April 27, 2017
The company has also vowed to reduce its level of overbooking, insisting that customers already seated give up their spot only in cases where passengers’ safety and security is at risk.
David Dao was forcibly removed from a United Airlines plane by three Chicago aviation police officers on April 9 after the airline overbooked the flight. Disturbing footage of the man’s ordeal went viral, resulting in widespread condemnation of the airline.
Dao suffered a “significant” concussion, a “serious” broken nose and lost two front teeth in the ordeal, according to his lawyers.
United has since reviewed the incident and published an action report, detailing “10 substantial changes to how it flies, serves and respects its customers.”

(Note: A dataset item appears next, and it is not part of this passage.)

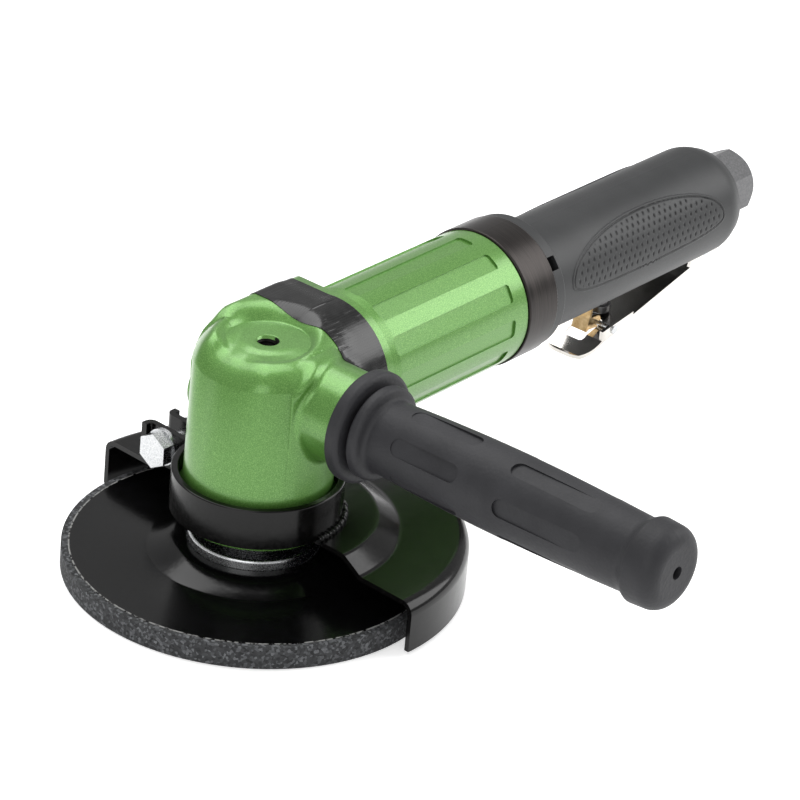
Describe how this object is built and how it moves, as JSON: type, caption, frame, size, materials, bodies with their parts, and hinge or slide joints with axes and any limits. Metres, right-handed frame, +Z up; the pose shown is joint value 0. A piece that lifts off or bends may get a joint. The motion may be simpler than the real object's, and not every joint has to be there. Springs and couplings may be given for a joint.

“We can never apologize enough for what occurred and for our initial response that followed. United Airlines takes full responsibility for what happened,” reads the opening statement of the report.
United Airlines CEO Oscar Munoz was criticized for his initial apology which described the violent removal as simply an effort to “re-accommodate” passengers. However, he followed it up with another apology after the company’s stocks took a nosedive – at one point dropping by over $800 million.
Munoz has described the overhaul of policy as a “turning point” to becoming a “more customer focused airline.”
“Every customer deserves to be treated with the highest levels of service and the deepest sense of dignity and respect.
Two weeks ago, we failed to meet that standard and we profoundly apologize. However, actions speak louder than words. Today, we are taking concrete, meaningful action to make things right and ensure nothing like this ever happens again.”
United’s revised policy to increase the compensation to as much as $10,000 for customers willing to volunteer to take a later flight will come into effect on April 28. Passengers on Dao’s flight were offered only $800 in travel credit plus the cost of meals and hotel accommodations for the evening.
The move follows the example of Delta Airlines who changed its incentive policy earlier this month to offer up to $10,000 to passengers who give up their seats.
The United scandal has also prompted Southwest Airlines – the US airline with the highest forced bumping rate, to review its policy. The company announced, Thursday, that it will stop overbooking flights “very shortly.”
United has already implemented aspects of the new policy, including limiting use of law enforcement officers to safety and security issues and requiring all crew members traveling for work to book in at least 60 minutes before departure.
The company will also provide annual ongoing training for employees to help them deal with difficult situations, beginning in August.